# Start of Stored data
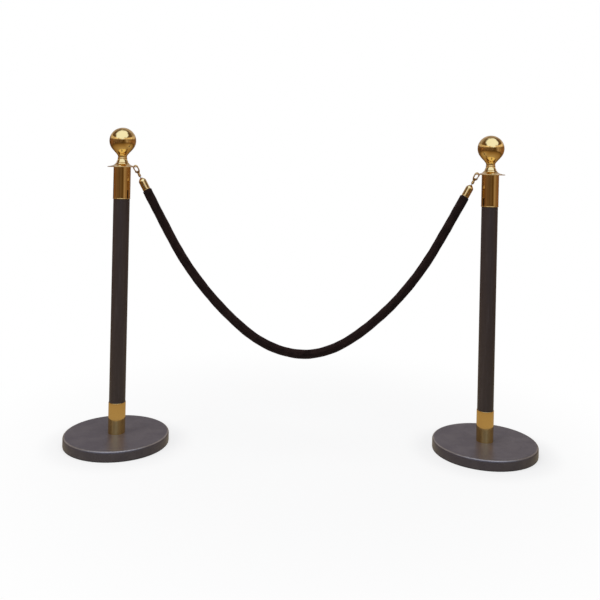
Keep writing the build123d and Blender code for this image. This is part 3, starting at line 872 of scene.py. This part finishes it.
for side in SIDES:
    cap_inner = CAP_R - CAP_WALL
    dome = curve(
        (CAP_R, CAP_SHOULDER), (CAP_R, CAP_SHOULDER + SHOULDER_PULL),
        (DOME_PULL[0], CAP_TOP + DOME_PULL[1]), (DOME_END[0], CAP_TOP + DOME_END[1]), 18)
    cap_outline = [
        (cap_inner, CAP_MOUTH + CAP_LIP_EASE),
        (cap_inner + CAP_LIP_EASE, CAP_MOUTH),
        *arc((CAP_R - CAP_LIP_SINK, CAP_MOUTH + CAP_LIP_R), CAP_LIP_R, -80, 55, 8),
        *stretch((CAP_R, CAP_MOUTH + CAP_LIP_TOP), (CAP_R, CAP_SHOULDER), 14),
        *dome[1:],
        (CAP_FLAT_R, CAP_TOP),
        (STEM_BORE_R, CAP_TOP),
        (STEM_BORE_R, STEM_SEAT),
        (STEM_SEAT_R, STEM_SEAT),
        *stretch((STEM_SEAT_R, STEM_SEAT - SEAT_EASE), (cap_inner, INNER_SHOULDER), 6)[1:],
    ]
    cap = turned("cap", cap_outline, Matrix(), steps=112)
    drilled(cap, [cross_drill((0.0, CAP_PIN_Z), CAP_PIN_HOLE_R, CAP_PIN_REACH)])
    # The cleared axes go, so that the finished cap keeps its true ones.
    cap.data.attributes.remove(cap.data.attributes["own"])
    cap = refinished(f"{side}_spun_end_cap", cap, hook_frame(side))
    dress(cap, cap_brass)
    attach(cap, "rope")
    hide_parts(f"{side}_ferrule")
    for small in ("ferrule_pin", "swivel_stem"):
        dress(frame["nodes"][f"{side}_{small}"], zinc_finish)


# ---- Velvet rope ------------------------------------------------------------------------------------
# A 1.5 m cotton core in a sewn sleeve of near black velvet, 29 mm across. It hangs from its two end caps
# under its own weight, and its pile is brushed along the rope and gathered in at each cap.

ROPE_R, ROPE_LENGTH = 0.0145, 1.50
ROPE_ROUTE = [
    (-0.5055, 0.8045),
    (-0.4520, 0.7038),
    (-0.3840, 0.5830),
    (-0.3030, 0.4780),
    (-0.2220, 0.3960),
    (-0.1470, 0.3360),
    (-0.0700, 0.3010),
    (0.0100, 0.2890),
    (0.0870, 0.3060),
    (0.1580, 0.3450),
    (0.2310, 0.4040),
    (0.3050, 0.4780),
    (0.3820, 0.5790),
    (0.4501, 0.7003),
    (0.5055, 0.8045),
]
RING_SPACING, RING_SIDES = 0.0022, 72
END_ROUND, PILE_SINK = 0.0040, 0.0002
GATHER_REACH, GATHER_DEPTH, GATHERS = 0.016, 0.00042, 13
SEAM_ANGLE, SEAM_SPREAD, SEAM_DEPTH = 2.2, 0.07, 0.00035


def route_line(points):
    """The rope's centre line, read from one smooth spline through its route."""
    line = bpy.data.curves.new("rope_line", "CURVE")
    line.dimensions = "3D"
    spline = line.splines.new("NURBS")
    spline.points.add(len(points) - 1)
    for control, (x, z) in zip(spline.points, points):
        control.co = (x, 0.0, z, 1.0)
    spline.order_u = 3
    spline.use_endpoint_u = True
    spline.resolution_u = 48
    holder = placed("rope_line", line)
    mesh = bpy.data.meshes.new_from_object(holder)
    found = [v.co.copy() for v in mesh.vertices]
    bpy.data.objects.remove(holder)
    return found


def evenly(points, spacing):
    """The same line with its points a fixed distance apart."""
    reach = [0.0]
    for a, b in zip(points, points[1:]):
        reach.append(reach[-1] + (b - a).length)
    count = round(reach[-1] / spacing)
    out, k = [], 0
    for i in range(count + 1):
        want = reach[-1] * i / count
        while k < len(points) - 2 and reach[k + 1] < want:
            k += 1
        part = (want - reach[k]) / max(reach[k + 1] - reach[k], 1e-12)
        out.append(points[k].lerp(points[k + 1], min(max(part, 0.0), 1.0)))
    return out, reach[-1]


def velvet(name):
    """Short upright pile: near black, with a soft warm sheen, brushed streaks and a trace of lint."""
    material, tree, shader = new_finish(name)
    lie = stored(tree, "lie")
    brushed = add(tree, "ShaderNodeMapping", {"Vector": lie, "Scale": (0.16, 1.0, 1.0)})
    streak = noise(tree, brushed.outputs[0], 230.0, 5.0, 0.6)
    tufts = noise(tree, lie, 2600.0, 2.0)
    lint = ramp(tree, cells(tree, lie, 210.0), [(0.035, 1.0), (0.06, 0.0)])
    streak_part = sums(tree, "MULTIPLY", streak, 0.6)
    crush_part = sums(tree, "MULTIPLY", noise(tree, lie, 34.0, 3.0), 0.4)
    tone = ramp(tree, sums(tree, "ADD", streak_part, crush_part), [
        (0.34, (0.0058, 0.0030, 0.0026, 1.0)), (0.66, (0.0250, 0.0130, 0.0112, 1.0))]).outputs[0]
    tone = blend_colour(tree, sums(tree, "MULTIPLY", lint.outputs[0], 0.16), tone, (0.30, 0.27, 0.25, 1.0))
    relief = sums(tree, "ADD", sums(tree, "MULTIPLY", tufts, 0.5), streak)
    fill(tree, shader, {
        "Base Color": tone, "Roughness": 0.95, "Specular IOR Level": 0.15,
        "Normal": bumped(tree, relief, 0.55, 0.0004),
        "Sheen Weight": 0.22, "Sheen Roughness": 0.38, "Sheen Tint": (0.55, 0.36, 0.30, 1.0)})
    return material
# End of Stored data
* Your instructions
Extract every line above exactly as it stands.

* Exercise result
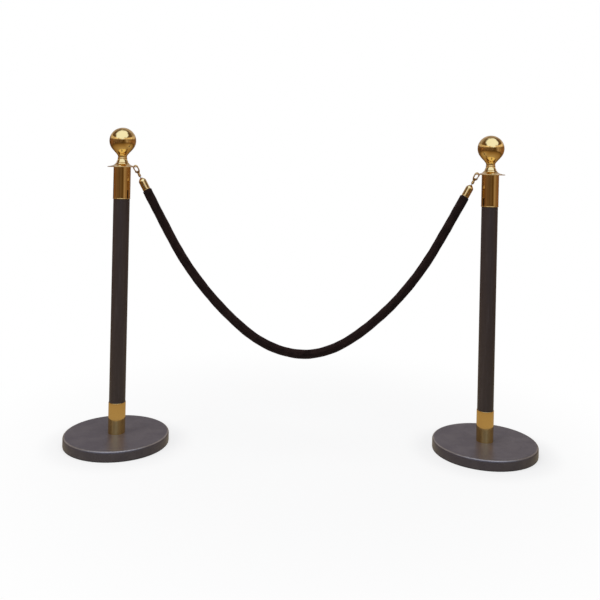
Keep writing the build123d and Blender code for this image. This is part 3, starting at line 872 of scene.py. This part finishes it.
for side in SIDES:
    cap_inner = CAP_R - CAP_WALL
    dome = curve(
        (CAP_R, CAP_SHOULDER), (CAP_R, CAP_SHOULDER + SHOULDER_PULL),
        (DOME_PULL[0], CAP_TOP + DOME_PULL[1]), (DOME_END[0], CAP_TOP + DOME_END[1]), 18)
    cap_outline = [
        (cap_inner, CAP_MOUTH + CAP_LIP_EASE),
        (cap_inner + CAP_LIP_EASE, CAP_MOUTH),
        *arc((CAP_R - CAP_LIP_SINK, CAP_MOUTH + CAP_LIP_R), CAP_LIP_R, -80, 55, 8),
        *stretch((CAP_R, CAP_MOUTH + CAP_LIP_TOP), (CAP_R, CAP_SHOULDER), 14),
        *dome[1:],
        (CAP_FLAT_R, CAP_TOP),
        (STEM_BORE_R, CAP_TOP),
        (STEM_BORE_R, STEM_SEAT),
        (STEM_SEAT_R, STEM_SEAT),
        *stretch((STEM_SEAT_R, STEM_SEAT - SEAT_EASE), (cap_inner, INNER_SHOULDER), 6)[1:],
    ]
    cap = turned("cap", cap_outline, Matrix(), steps=112)
    drilled(cap, [cross_drill((0.0, CAP_PIN_Z), CAP_PIN_HOLE_R, CAP_PIN_REACH)])
    # The cleared axes go, so that the finished cap keeps its true ones.
    cap.data.attributes.remove(cap.data.attributes["own"])
    cap = refinished(f"{side}_spun_end_cap", cap, hook_frame(side))
    dress(cap, cap_brass)
    attach(cap, "rope")
    hide_parts(f"{side}_ferrule")
    for small in ("ferrule_pin", "swivel_stem"):
        dress(frame["nodes"][f"{side}_{small}"], zinc_finish)


# ---- Velvet rope ------------------------------------------------------------------------------------
# A 1.5 m cotton core in a sewn sleeve of near black velvet, 29 mm across. It hangs from its two end caps
# under its own weight, and its pile is brushed along the rope and gathered in at each cap.

ROPE_R, ROPE_LENGTH = 0.0145, 1.50
ROPE_ROUTE = [
    (-0.5055, 0.8045),
    (-0.4520, 0.7038),
    (-0.3840, 0.5830),
    (-0.3030, 0.4780),
    (-0.2220, 0.3960),
    (-0.1470, 0.3360),
    (-0.0700, 0.3010),
    (0.0100, 0.2890),
    (0.0870, 0.3060),
    (0.1580, 0.3450),
    (0.2310, 0.4040),
    (0.3050, 0.4780),
    (0.3820, 0.5790),
    (0.4501, 0.7003),
    (0.5055, 0.8045),
]
RING_SPACING, RING_SIDES = 0.0022, 72
END_ROUND, PILE_SINK = 0.0040, 0.0002
GATHER_REACH, GATHER_DEPTH, GATHERS = 0.016, 0.00042, 13
SEAM_ANGLE, SEAM_SPREAD, SEAM_DEPTH = 2.2, 0.07, 0.00035


def route_line(points):
    """The rope's centre line, read from one smooth spline through its route."""
    line = bpy.data.curves.new("rope_line", "CURVE")
    line.dimensions = "3D"
    spline = line.splines.new("NURBS")
    spline.points.add(len(points) - 1)
    for control, (x, z) in zip(spline.points, points):
        control.co = (x, 0.0, z, 1.0)
    spline.order_u = 3
    spline.use_endpoint_u = True
    spline.resolution_u = 48
    holder = placed("rope_line", line)
    mesh = bpy.data.meshes.new_from_object(holder)
    found = [v.co.copy() for v in mesh.vertices]
    bpy.data.objects.remove(holder)
    return found


def evenly(points, spacing):
    """The same line with its points a fixed distance apart."""
    reach = [0.0]
    for a, b in zip(points, points[1:]):
        reach.append(reach[-1] + (b - a).length)
    count = round(reach[-1] / spacing)
    out, k = [], 0
    for i in range(count + 1):
        want = reach[-1] * i / count
        while k < len(points) - 2 and reach[k + 1] < want:
            k += 1
        part = (want - reach[k]) / max(reach[k + 1] - reach[k], 1e-12)
        out.append(points[k].lerp(points[k + 1], min(max(part, 0.0), 1.0)))
    return out, reach[-1]


def velvet(name):
    """Short upright pile: near black, with a soft warm sheen, brushed streaks and a trace of lint."""
    material, tree, shader = new_finish(name)
    lie = stored(tree, "lie")
    brushed = add(tree, "ShaderNodeMapping", {"Vector": lie, "Scale": (0.16, 1.0, 1.0)})
    streak = noise(tree, brushed.outputs[0], 230.0, 5.0, 0.6)
    tufts = noise(tree, lie, 2600.0, 2.0)
    lint = ramp(tree, cells(tree, lie, 210.0), [(0.035, 1.0), (0.06, 0.0)])
    streak_part = sums(tree, "MULTIPLY", streak, 0.6)
    crush_part = sums(tree, "MULTIPLY", noise(tree, lie, 34.0, 3.0), 0.4)
    tone = ramp(tree, sums(tree, "ADD", streak_part, crush_part), [
        (0.34, (0.0058, 0.0030, 0.0026, 1.0)), (0.66, (0.0250, 0.0130, 0.0112, 1.0))]).outputs[0]
    tone = blend_colour(tree, sums(tree, "MULTIPLY", lint.outputs[0], 0.16), tone, (0.30, 0.27, 0.25, 1.0))
    relief = sums(tree, "ADD", sums(tree, "MULTIPLY", tufts, 0.5), streak)
    fill(tree, shader, {
        "Base Color": tone, "Roughness": 0.95, "Specular IOR Level": 0.15,
        "Normal": bumped(tree, relief, 0.55, 0.0004),
        "Sheen Weight": 0.22, "Sheen Roughness": 0.38, "Sheen Tint": (0.55, 0.36, 0.30, 1.0)})
    return material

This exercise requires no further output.